**Direction:**
Every line below must be reproduced exactly. Copy them all.

**Records provided:**
------------------------------------------------------------

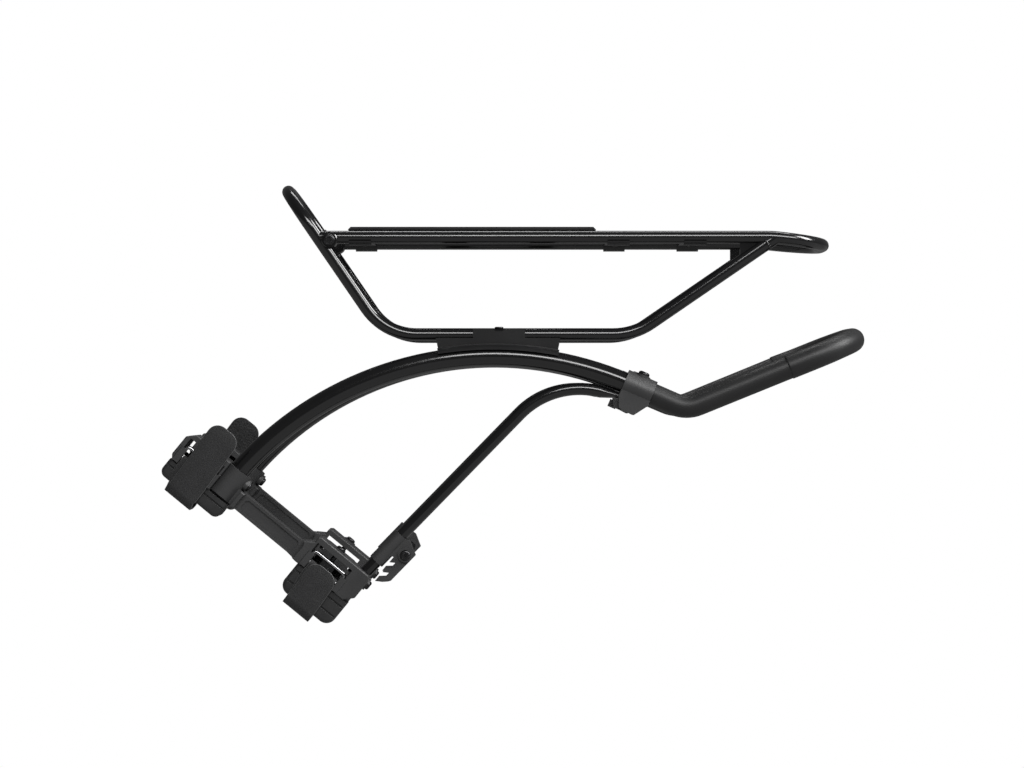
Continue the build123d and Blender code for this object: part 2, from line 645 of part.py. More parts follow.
# --- mount arms -----------------------------------------------------------------------------------
def arm_outline():
    """Side view of the arm, (u, v)."""
    h = ARM_HALF_H
    return [
        (ARM_FRONT_U + 6, ARM_TOP_V),
        (FRAME_REAR_U, ARM_TOP_V),
        (FRAME_REAR_U, -h),
        (LOWER_BODY_U - 9, -h),
        (LOWER_BODY_U, -h - 6),
        (LOWER_BODY_U, ARM_TOP_V + 1.5),
        (LOWER_BODY_U + 2, ARM_TOP_V),
        (ARM_REAR_U - 2.5, ARM_TOP_V),
        (ARM_REAR_U, ARM_TOP_V + 2.5),
        (ARM_REAR_U, 1.0),
        (ARM_REAR_U - 6.5, ARM_BOTTOM_V),
        (LOWER_BODY_U - 3, ARM_BOTTOM_V),
        (LOWER_BODY_U - 12, h),
        (SOCKET_R + 3, h),
        (SOCKET_R, ARM_BOTTOM_V),
        (ARM_FRONT_U + 3, ARM_BOTTOM_V),
        (ARM_FRONT_U, ARM_BOTTOM_V - 4),
        (ARM_FRONT_U, ARM_TOP_V + 6),
    ]


def web_pockets():
    """Long shallow pockets that thin the arm's web on both faces."""
    length = WEB_POCKET[1] - WEB_POCKET[0]
    outline = Plane.XZ * RectangleRounded(length, 3 * ARM_HALF_H, 7)
    pocket = Pos(sum(WEB_POCKET) / 2, 0, 0) * extrude(outline, CUT / 2)
    outer = Pos(0, -ARM_WEB_HALF_T, 0) * pocket
    rib = RectangleRounded(length - 8, 2 * ARM_HALF_H - 4.4, 3)
    groove = Pos(sum(WEB_POCKET) / 2, -ARM_WEB_HALF_T + 1.2, 0) * extrude(Plane.XZ * rib, CUT / 2)
    cut = outer + groove
    return cut + mirrored(cut)


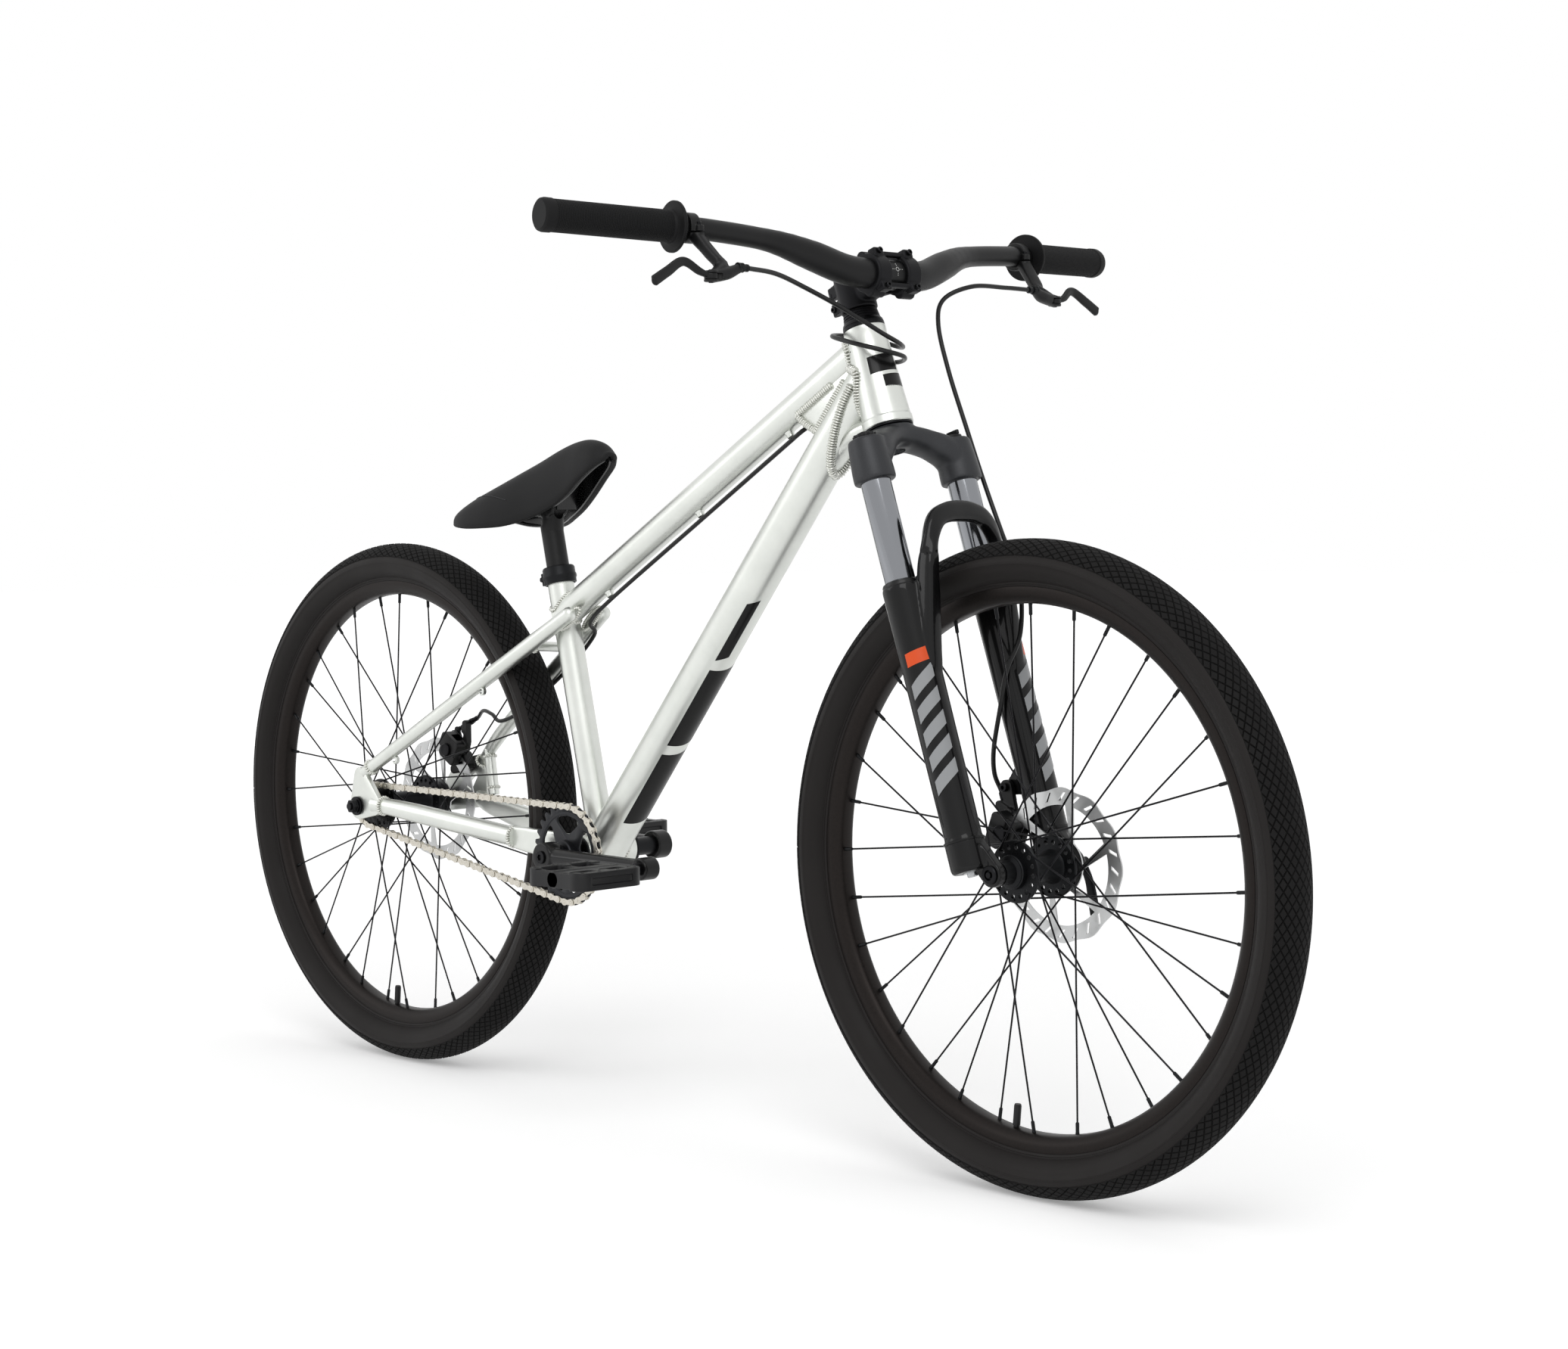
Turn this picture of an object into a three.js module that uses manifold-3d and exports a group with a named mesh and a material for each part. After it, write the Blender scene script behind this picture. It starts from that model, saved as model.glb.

------------------------------------------------------------

**Response to this task:**
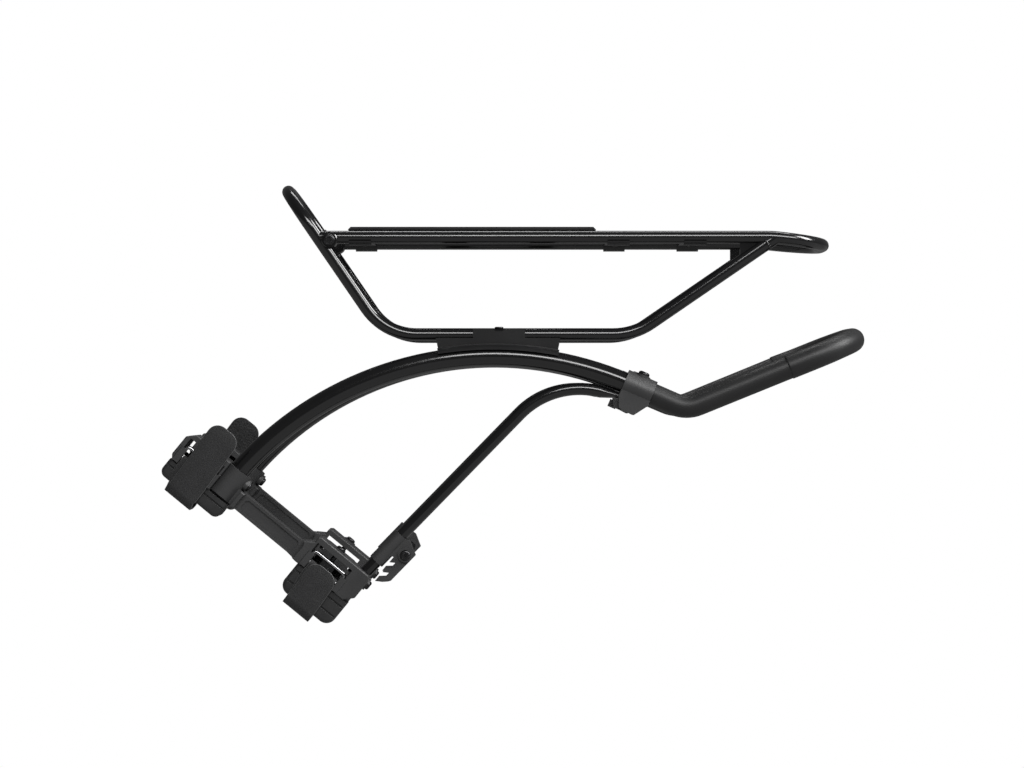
Continue the build123d and Blender code for this object: part 2, from line 645 of part.py. More parts follow.
# --- mount arms -----------------------------------------------------------------------------------
def arm_outline():
    """Side view of the arm, (u, v)."""
    h = ARM_HALF_H
    return [
        (ARM_FRONT_U + 6, ARM_TOP_V),
        (FRAME_REAR_U, ARM_TOP_V),
        (FRAME_REAR_U, -h),
        (LOWER_BODY_U - 9, -h),
        (LOWER_BODY_U, -h - 6),
        (LOWER_BODY_U, ARM_TOP_V + 1.5),
        (LOWER_BODY_U + 2, ARM_TOP_V),
        (ARM_REAR_U - 2.5, ARM_TOP_V),
        (ARM_REAR_U, ARM_TOP_V + 2.5),
        (ARM_REAR_U, 1.0),
        (ARM_REAR_U - 6.5, ARM_BOTTOM_V),
        (LOWER_BODY_U - 3, ARM_BOTTOM_V),
        (LOWER_BODY_U - 12, h),
        (SOCKET_R + 3, h),
        (SOCKET_R, ARM_BOTTOM_V),
        (ARM_FRONT_U + 3, ARM_BOTTOM_V),
        (ARM_FRONT_U, ARM_BOTTOM_V - 4),
        (ARM_FRONT_U, ARM_TOP_V + 6),
    ]


def web_pockets():
    """Long shallow pockets that thin the arm's web on both faces."""
    length = WEB_POCKET[1] - WEB_POCKET[0]
    outline = Plane.XZ * RectangleRounded(length, 3 * ARM_HALF_H, 7)
    pocket = Pos(sum(WEB_POCKET) / 2, 0, 0) * extrude(outline, CUT / 2)
    outer = Pos(0, -ARM_WEB_HALF_T, 0) * pocket
    rib = RectangleRounded(length - 8, 2 * ARM_HALF_H - 4.4, 3)
    groove = Pos(sum(WEB_POCKET) / 2, -ARM_WEB_HALF_T + 1.2, 0) * extrude(Plane.XZ * rib, CUT / 2)
    cut = outer + groove
    return cut + mirrored(cut)


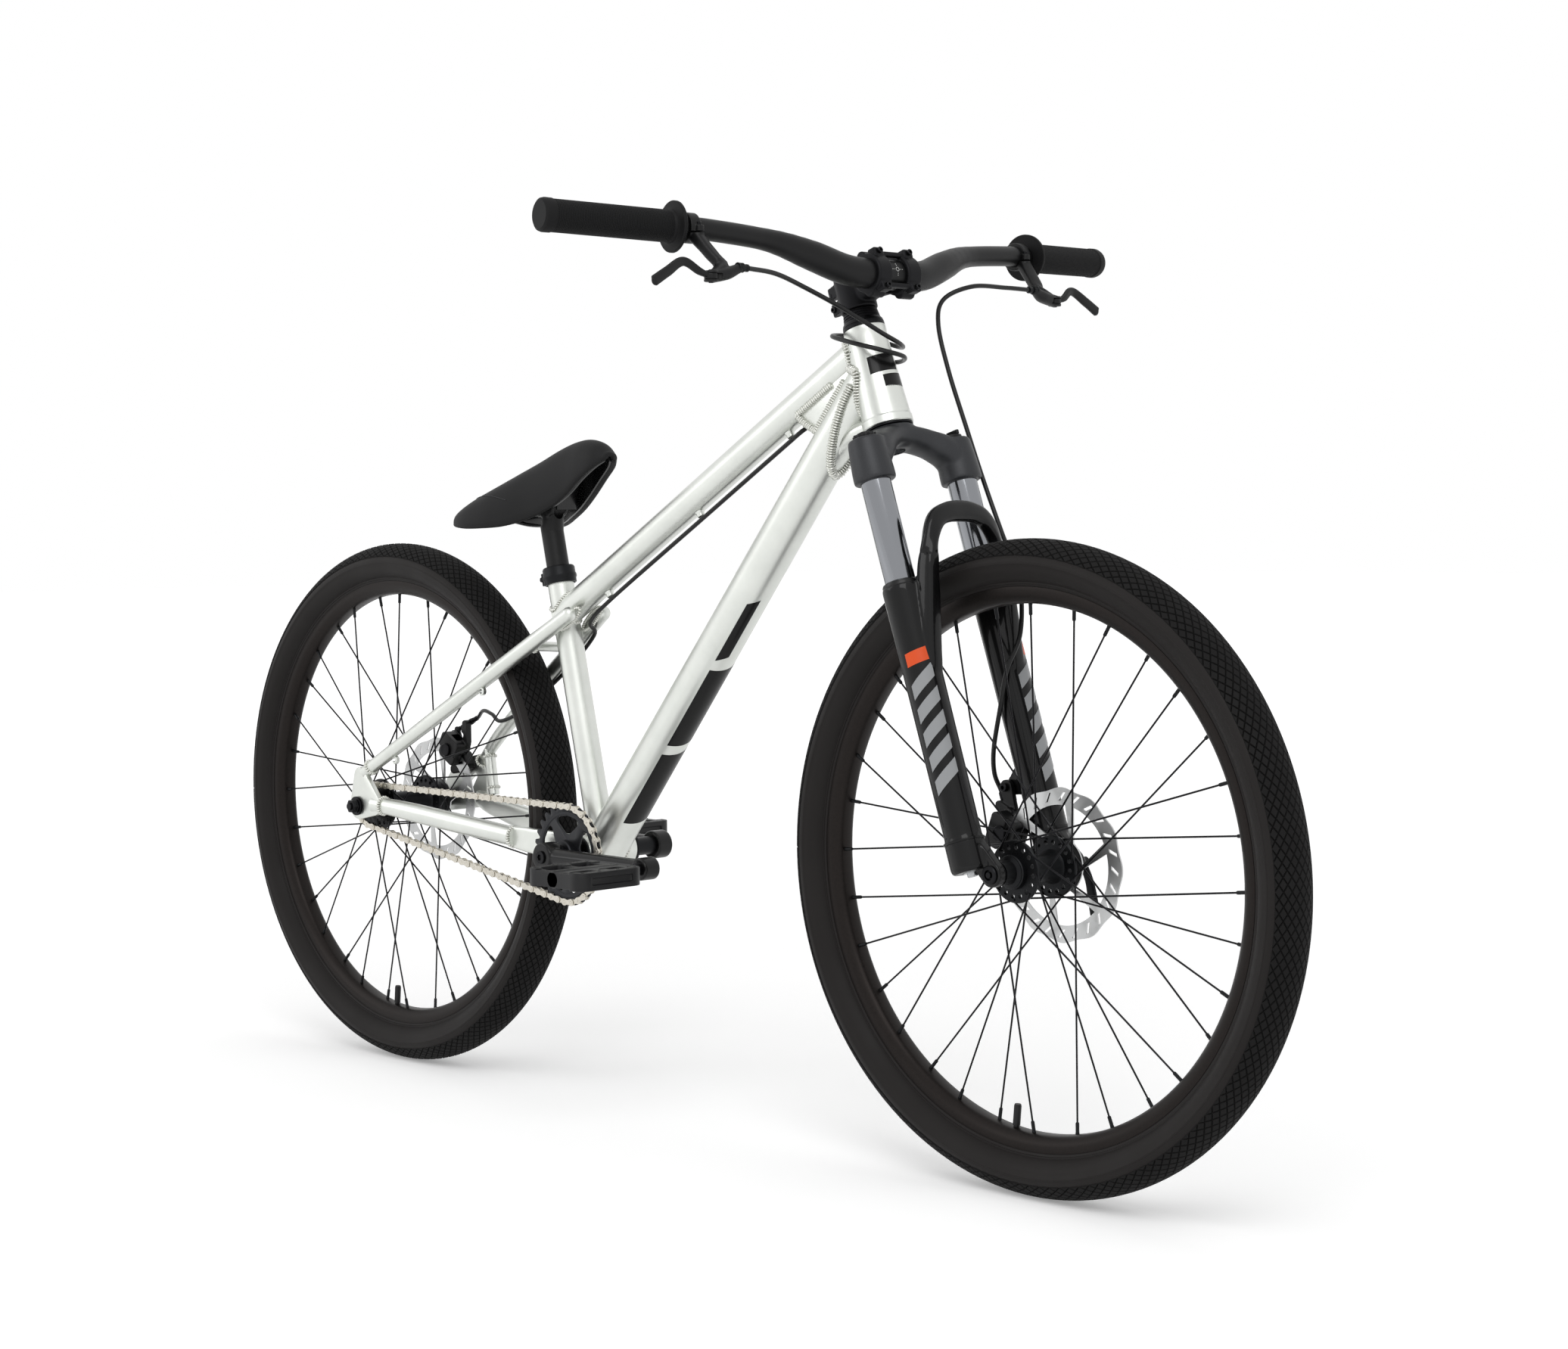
Turn this picture of an object into a three.js module that uses manifold-3d and exports a group with a named mesh and a material for each part. After it, write the Blender scene script behind this picture. It starts from that model, saved as model.glb.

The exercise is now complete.